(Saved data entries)

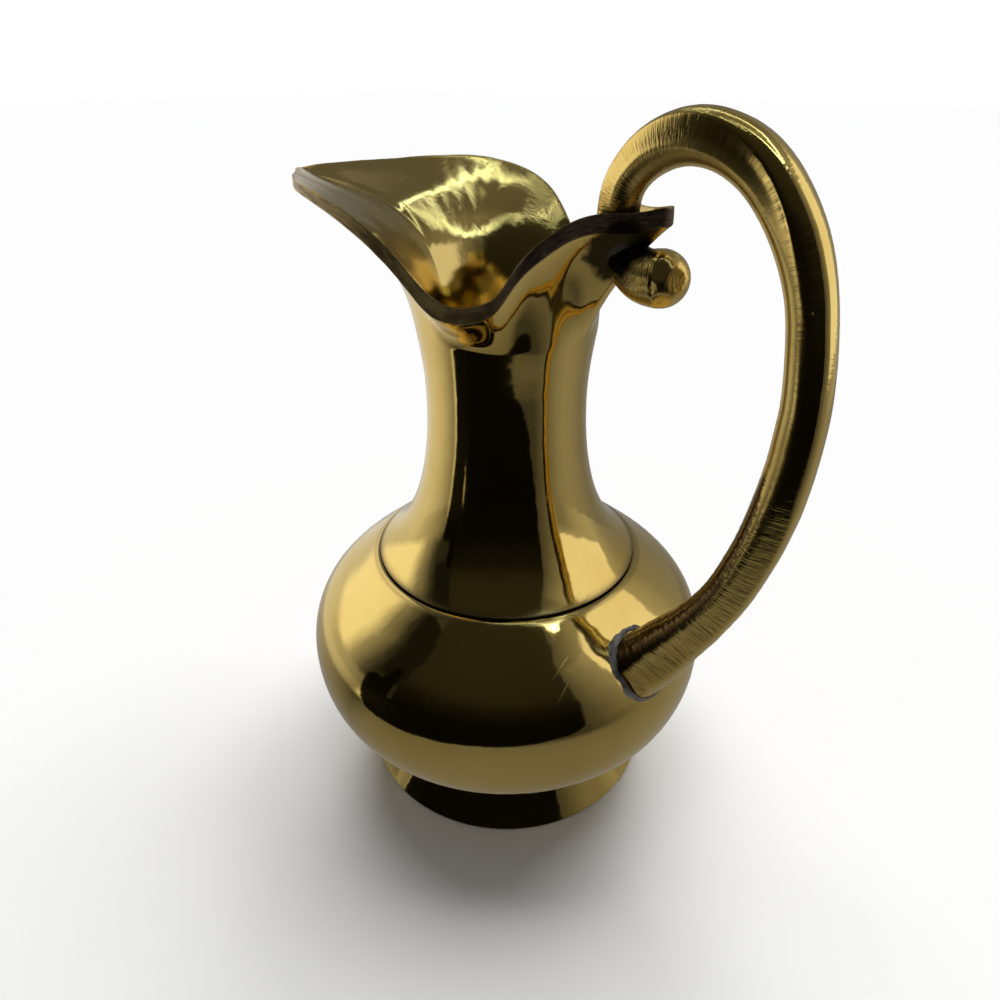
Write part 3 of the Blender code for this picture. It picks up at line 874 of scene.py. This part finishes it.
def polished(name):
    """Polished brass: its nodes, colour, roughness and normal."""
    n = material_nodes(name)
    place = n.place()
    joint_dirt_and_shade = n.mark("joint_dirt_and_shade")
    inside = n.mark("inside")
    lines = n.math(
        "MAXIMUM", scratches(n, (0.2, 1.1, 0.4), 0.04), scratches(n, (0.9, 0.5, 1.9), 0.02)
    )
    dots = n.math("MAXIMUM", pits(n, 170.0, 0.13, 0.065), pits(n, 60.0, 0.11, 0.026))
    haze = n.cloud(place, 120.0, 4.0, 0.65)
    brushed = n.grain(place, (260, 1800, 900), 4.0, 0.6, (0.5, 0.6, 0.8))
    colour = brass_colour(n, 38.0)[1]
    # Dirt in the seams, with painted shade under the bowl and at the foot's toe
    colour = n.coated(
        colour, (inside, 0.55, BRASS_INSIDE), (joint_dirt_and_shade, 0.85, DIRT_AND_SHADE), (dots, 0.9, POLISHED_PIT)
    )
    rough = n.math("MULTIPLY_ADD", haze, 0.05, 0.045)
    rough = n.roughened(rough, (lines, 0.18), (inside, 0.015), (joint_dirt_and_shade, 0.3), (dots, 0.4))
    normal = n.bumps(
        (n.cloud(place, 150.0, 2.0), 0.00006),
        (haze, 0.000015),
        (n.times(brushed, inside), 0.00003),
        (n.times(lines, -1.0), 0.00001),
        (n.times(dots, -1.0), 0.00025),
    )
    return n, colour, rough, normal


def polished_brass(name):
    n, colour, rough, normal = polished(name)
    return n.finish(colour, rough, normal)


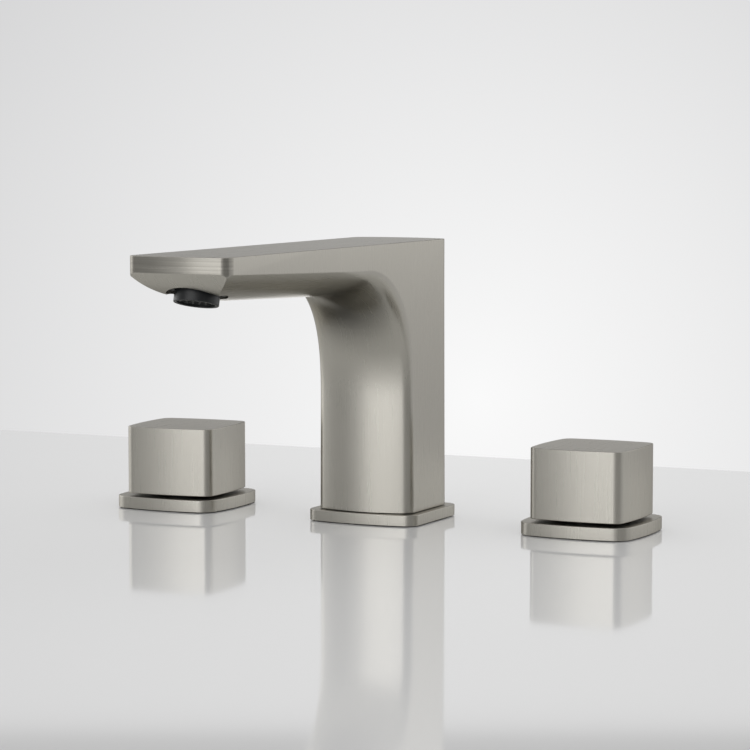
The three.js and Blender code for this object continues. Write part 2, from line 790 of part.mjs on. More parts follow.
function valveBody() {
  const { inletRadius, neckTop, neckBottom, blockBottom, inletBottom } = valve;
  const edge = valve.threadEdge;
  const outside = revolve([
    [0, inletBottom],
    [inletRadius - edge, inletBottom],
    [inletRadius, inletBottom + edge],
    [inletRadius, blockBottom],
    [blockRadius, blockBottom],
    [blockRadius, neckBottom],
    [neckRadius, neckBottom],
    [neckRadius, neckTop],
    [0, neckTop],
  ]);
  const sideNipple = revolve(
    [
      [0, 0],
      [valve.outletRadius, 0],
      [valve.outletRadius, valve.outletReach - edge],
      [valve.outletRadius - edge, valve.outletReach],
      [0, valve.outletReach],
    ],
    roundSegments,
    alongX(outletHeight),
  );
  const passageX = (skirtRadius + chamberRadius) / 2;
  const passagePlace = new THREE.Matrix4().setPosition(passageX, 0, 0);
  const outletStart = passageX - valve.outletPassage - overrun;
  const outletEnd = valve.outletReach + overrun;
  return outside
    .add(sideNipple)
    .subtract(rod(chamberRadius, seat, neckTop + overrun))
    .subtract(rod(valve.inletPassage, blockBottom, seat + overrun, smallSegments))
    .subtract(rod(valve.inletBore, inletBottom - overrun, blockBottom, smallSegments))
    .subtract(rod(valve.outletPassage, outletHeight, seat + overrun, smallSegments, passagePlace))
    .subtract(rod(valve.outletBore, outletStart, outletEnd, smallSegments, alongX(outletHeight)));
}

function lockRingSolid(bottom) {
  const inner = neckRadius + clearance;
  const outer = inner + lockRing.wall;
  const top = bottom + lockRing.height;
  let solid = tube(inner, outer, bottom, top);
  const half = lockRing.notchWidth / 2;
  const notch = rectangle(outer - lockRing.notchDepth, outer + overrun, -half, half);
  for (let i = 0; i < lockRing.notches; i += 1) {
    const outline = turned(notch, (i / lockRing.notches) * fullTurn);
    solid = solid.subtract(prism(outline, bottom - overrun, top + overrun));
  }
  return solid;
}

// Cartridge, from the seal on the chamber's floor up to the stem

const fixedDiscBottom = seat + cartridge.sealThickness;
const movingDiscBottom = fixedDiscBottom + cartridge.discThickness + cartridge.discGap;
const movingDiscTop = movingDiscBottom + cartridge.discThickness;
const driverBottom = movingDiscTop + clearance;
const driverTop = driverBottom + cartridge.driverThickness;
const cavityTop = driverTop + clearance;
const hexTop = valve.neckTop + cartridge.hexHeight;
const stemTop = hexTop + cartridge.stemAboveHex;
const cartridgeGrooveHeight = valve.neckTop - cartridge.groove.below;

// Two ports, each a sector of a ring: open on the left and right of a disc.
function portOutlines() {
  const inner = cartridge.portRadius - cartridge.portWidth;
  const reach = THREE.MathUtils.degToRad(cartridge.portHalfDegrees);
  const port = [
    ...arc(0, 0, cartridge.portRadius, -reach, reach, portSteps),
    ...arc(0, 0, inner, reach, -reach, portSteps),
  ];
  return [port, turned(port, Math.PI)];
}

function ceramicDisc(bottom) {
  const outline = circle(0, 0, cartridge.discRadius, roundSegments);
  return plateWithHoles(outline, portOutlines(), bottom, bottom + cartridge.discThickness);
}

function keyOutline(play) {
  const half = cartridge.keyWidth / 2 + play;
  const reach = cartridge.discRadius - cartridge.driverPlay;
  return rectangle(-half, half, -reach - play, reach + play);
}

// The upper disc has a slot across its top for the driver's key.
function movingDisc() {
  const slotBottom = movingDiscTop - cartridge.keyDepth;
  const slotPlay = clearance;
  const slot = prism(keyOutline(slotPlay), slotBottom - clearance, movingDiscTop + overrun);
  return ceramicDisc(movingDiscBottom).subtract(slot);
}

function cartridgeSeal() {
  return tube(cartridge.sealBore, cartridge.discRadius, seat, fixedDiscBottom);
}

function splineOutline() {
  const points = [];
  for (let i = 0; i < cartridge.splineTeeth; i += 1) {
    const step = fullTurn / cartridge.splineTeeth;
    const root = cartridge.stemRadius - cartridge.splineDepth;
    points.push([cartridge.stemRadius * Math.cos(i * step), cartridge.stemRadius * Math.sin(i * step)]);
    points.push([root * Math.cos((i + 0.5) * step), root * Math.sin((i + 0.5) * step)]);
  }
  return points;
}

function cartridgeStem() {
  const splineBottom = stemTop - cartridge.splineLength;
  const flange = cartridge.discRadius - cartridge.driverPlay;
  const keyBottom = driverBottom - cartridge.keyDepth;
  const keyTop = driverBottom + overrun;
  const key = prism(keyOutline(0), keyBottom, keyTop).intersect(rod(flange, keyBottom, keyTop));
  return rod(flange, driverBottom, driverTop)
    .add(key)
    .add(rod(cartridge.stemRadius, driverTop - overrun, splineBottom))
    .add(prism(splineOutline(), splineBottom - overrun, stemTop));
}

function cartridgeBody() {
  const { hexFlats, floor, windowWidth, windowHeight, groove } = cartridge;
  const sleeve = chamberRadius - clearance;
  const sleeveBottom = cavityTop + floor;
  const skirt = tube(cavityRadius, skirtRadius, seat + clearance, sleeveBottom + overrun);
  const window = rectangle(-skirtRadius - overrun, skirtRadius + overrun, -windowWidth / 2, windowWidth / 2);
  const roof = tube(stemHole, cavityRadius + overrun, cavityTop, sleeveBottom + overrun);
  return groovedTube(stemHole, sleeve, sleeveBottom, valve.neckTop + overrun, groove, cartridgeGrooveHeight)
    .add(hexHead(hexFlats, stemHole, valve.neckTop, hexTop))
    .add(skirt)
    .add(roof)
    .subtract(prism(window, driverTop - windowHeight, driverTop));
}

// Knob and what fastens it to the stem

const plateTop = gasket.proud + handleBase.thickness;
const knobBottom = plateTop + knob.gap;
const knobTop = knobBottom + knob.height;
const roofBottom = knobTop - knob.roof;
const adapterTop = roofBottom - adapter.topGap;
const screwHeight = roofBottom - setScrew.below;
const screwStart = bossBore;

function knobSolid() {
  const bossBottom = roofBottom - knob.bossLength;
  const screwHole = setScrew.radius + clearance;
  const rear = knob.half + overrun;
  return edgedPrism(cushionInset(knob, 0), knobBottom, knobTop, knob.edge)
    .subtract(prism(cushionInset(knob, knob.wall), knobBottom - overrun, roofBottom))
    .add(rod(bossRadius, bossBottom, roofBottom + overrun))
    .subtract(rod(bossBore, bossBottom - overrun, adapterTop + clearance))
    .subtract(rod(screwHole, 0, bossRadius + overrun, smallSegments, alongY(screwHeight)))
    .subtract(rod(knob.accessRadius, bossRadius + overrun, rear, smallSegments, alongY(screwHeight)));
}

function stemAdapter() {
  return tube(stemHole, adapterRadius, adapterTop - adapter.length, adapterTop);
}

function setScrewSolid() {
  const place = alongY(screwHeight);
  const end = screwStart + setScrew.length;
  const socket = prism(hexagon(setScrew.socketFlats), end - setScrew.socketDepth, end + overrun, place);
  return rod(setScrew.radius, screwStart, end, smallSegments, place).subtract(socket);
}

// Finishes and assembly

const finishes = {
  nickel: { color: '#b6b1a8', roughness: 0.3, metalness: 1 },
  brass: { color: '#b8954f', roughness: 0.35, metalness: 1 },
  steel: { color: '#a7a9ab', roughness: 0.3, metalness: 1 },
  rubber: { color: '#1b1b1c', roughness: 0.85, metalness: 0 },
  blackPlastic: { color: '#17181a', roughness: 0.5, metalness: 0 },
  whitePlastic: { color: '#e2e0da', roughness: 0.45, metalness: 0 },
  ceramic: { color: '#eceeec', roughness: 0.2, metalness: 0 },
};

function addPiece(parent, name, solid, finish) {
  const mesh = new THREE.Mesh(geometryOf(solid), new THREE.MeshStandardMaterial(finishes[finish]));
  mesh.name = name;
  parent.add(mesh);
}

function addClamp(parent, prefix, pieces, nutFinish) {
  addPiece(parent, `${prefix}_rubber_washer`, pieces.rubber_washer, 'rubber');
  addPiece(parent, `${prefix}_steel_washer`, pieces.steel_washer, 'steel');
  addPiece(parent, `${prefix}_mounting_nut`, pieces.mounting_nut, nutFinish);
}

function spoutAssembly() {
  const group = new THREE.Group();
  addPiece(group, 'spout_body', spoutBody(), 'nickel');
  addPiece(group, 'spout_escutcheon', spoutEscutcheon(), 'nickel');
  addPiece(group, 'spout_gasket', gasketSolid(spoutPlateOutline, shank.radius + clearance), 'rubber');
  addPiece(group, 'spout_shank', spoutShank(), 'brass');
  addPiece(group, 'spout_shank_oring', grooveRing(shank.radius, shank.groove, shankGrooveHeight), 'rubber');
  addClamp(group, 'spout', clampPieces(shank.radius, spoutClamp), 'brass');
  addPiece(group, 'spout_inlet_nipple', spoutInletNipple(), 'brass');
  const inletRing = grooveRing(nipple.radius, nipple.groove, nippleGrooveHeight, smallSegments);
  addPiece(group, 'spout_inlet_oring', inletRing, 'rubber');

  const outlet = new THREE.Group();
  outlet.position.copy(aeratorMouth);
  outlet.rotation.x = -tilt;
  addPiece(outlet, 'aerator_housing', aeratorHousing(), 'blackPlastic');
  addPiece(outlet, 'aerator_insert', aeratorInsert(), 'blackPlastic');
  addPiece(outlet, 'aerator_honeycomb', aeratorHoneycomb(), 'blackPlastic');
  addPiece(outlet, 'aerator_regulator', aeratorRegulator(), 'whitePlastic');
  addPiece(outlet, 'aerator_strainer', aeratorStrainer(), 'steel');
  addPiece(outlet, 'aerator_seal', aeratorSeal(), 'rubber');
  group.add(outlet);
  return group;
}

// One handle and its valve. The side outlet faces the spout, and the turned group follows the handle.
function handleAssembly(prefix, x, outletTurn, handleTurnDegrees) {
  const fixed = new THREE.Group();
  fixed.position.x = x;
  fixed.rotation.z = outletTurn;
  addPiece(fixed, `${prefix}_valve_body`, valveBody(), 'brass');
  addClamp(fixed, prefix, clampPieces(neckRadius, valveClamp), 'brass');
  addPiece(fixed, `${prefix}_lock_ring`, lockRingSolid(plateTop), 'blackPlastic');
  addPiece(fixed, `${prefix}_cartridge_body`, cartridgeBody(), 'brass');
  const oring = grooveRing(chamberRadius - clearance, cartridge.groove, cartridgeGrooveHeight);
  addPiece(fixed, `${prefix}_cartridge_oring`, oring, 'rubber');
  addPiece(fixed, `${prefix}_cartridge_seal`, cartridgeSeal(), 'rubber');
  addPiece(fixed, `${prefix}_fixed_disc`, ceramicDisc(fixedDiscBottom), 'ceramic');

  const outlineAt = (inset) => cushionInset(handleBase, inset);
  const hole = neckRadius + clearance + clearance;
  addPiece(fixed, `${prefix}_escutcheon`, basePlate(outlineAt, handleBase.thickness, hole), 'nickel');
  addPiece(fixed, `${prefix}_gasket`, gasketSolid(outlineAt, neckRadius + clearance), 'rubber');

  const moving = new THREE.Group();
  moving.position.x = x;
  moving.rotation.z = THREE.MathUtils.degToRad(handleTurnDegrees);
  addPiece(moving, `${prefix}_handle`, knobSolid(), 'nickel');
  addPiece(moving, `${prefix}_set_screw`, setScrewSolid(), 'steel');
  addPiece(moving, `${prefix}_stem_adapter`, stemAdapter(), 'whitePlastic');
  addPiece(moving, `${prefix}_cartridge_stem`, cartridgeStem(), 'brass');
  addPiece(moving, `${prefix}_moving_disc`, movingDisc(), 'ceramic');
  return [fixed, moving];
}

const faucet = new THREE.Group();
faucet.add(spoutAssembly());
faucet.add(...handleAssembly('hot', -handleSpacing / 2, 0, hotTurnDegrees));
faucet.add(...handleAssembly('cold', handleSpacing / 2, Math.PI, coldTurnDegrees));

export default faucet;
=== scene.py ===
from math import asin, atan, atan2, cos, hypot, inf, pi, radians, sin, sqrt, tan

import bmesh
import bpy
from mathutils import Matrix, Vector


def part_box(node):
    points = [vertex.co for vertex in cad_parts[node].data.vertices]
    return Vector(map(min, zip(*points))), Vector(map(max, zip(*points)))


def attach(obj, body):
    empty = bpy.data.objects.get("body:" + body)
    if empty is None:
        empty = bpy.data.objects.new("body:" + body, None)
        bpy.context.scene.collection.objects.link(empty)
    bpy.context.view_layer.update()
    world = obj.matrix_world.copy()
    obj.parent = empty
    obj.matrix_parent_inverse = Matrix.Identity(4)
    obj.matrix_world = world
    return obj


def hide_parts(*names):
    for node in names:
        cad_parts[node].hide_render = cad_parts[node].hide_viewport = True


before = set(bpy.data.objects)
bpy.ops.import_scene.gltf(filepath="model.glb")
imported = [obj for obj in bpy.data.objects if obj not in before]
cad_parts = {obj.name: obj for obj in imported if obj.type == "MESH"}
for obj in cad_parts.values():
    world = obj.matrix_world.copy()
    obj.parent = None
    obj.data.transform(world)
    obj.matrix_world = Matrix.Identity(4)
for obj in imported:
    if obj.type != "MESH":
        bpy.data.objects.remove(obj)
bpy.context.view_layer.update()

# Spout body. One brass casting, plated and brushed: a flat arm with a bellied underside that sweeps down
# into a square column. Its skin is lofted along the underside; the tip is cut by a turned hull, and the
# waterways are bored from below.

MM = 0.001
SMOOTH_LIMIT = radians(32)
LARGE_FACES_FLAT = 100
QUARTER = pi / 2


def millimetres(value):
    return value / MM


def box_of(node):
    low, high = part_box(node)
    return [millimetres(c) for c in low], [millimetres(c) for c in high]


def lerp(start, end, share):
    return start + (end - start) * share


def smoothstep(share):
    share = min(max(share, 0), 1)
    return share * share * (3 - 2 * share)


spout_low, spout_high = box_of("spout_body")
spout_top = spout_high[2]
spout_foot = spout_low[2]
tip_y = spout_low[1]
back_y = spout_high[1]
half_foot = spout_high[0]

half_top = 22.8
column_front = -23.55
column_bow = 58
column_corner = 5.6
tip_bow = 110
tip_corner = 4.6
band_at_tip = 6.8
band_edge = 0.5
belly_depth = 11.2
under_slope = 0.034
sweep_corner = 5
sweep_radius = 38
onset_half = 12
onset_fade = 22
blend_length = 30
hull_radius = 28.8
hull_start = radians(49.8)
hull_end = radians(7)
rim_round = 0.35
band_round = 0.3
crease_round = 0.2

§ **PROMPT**
Write out only the lines that run from the line containing "const faucet = new THREE.Group();" through the line containing "points = [vertex.co", both included, exactly as they appear above.

§ **WRITTEN ANSWER**
const faucet = new THREE.Group();
faucet.add(spoutAssembly());
faucet.add(...handleAssembly('hot', -handleSpacing / 2, 0, hotTurnDegrees));
faucet.add(...handleAssembly('cold', handleSpacing / 2, Math.PI, coldTurnDegrees));

export default faucet;
=== scene.py ===
from math import asin, atan, atan2, cos, hypot, inf, pi, radians, sin, sqrt, tan

import bmesh
import bpy
from mathutils import Matrix, Vector


def part_box(node):
    points = [vertex.co for vertex in cad_parts[node].data.vertices]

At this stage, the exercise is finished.